T. E. Chapman, Book Store and Book Bindery, 74 North Fourth Street, Philadelphia


William H. Rease, born in Pennsylvania circa 1818, was the most prolific lithographer of advertising prints in Philadelphia during the 1840s and 1850s. This advertisement shows the premises on the 100 block of North Fourth Street of the bookseller, binder, and publisher Thomas Ellwood Chapman. A male patron enters the store. A small broadside hangs in the door window, bundles of fibrous material rest atop the mantle, and shelves of books are visible lining the wall. A woman in the street stands to the side of the cellar doors closely examining the window display. A sign reading "rags bought" is a reminder that cotton rags from used clothing were the raw material of the best paper. The wooden door in the building facade possibly leads to an alleyway.

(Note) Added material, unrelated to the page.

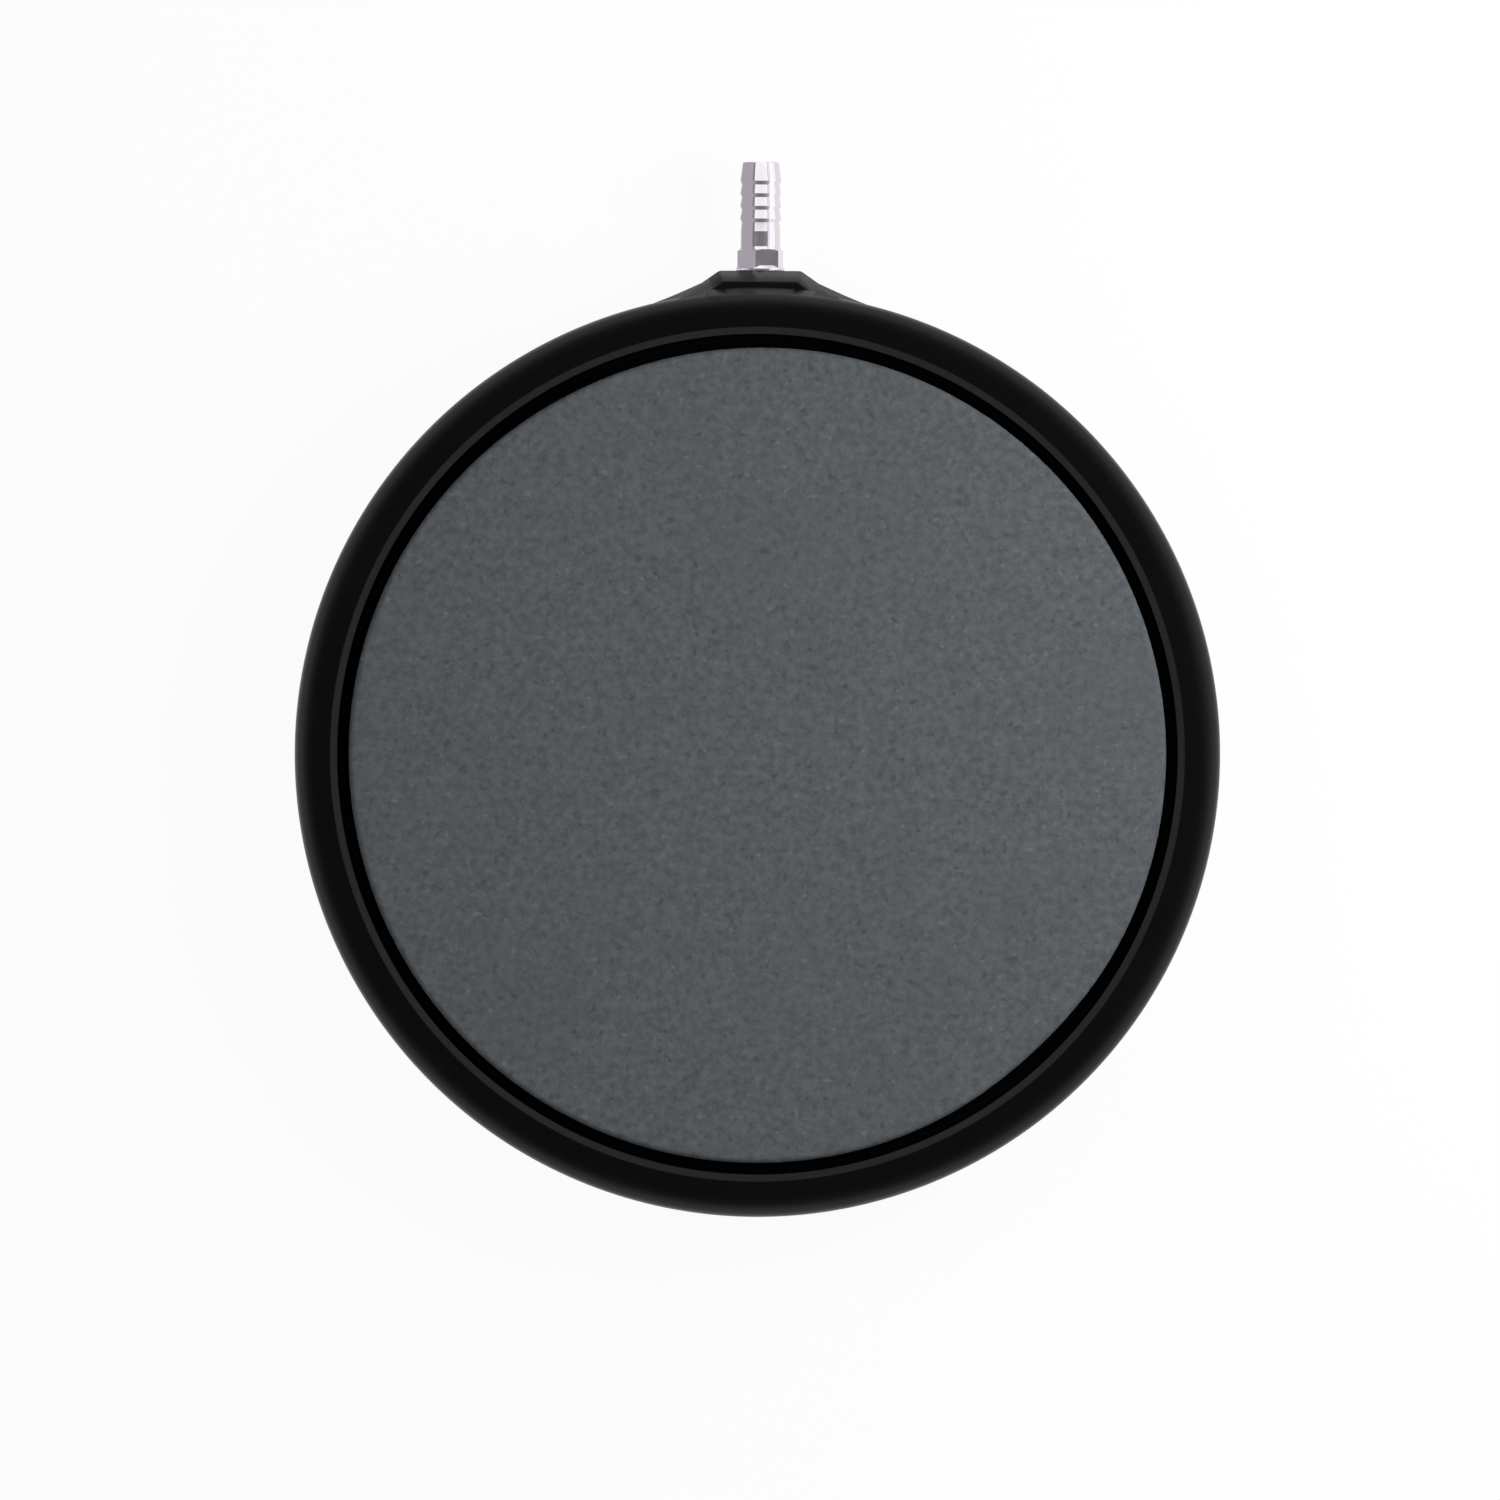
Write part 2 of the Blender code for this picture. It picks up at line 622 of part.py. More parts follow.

Chapman opened the bookstore here in 1840, added the bindery in 1843, and relocated in 1849. Rease became active in his trade around 1844, and through the 1850s he mainly worked with printers Frederick Kuhl and Wagner & McGuigan in the production of advertising prints known for their portrayals of human details. Although Rease often collaborated with other lithographers, by 1850 he promoted in O'Brien's Business Directory his own establishment at 17 South Fifth Street, above Chestnut Street. In 1855 he relocated his establishment to the northeast corner of Fourth and Chestnut Streets (after a circa 1853−55 partnership with Francis Schell), where in addition to advertising prints he produced certificates, views, maps, and maritime prints.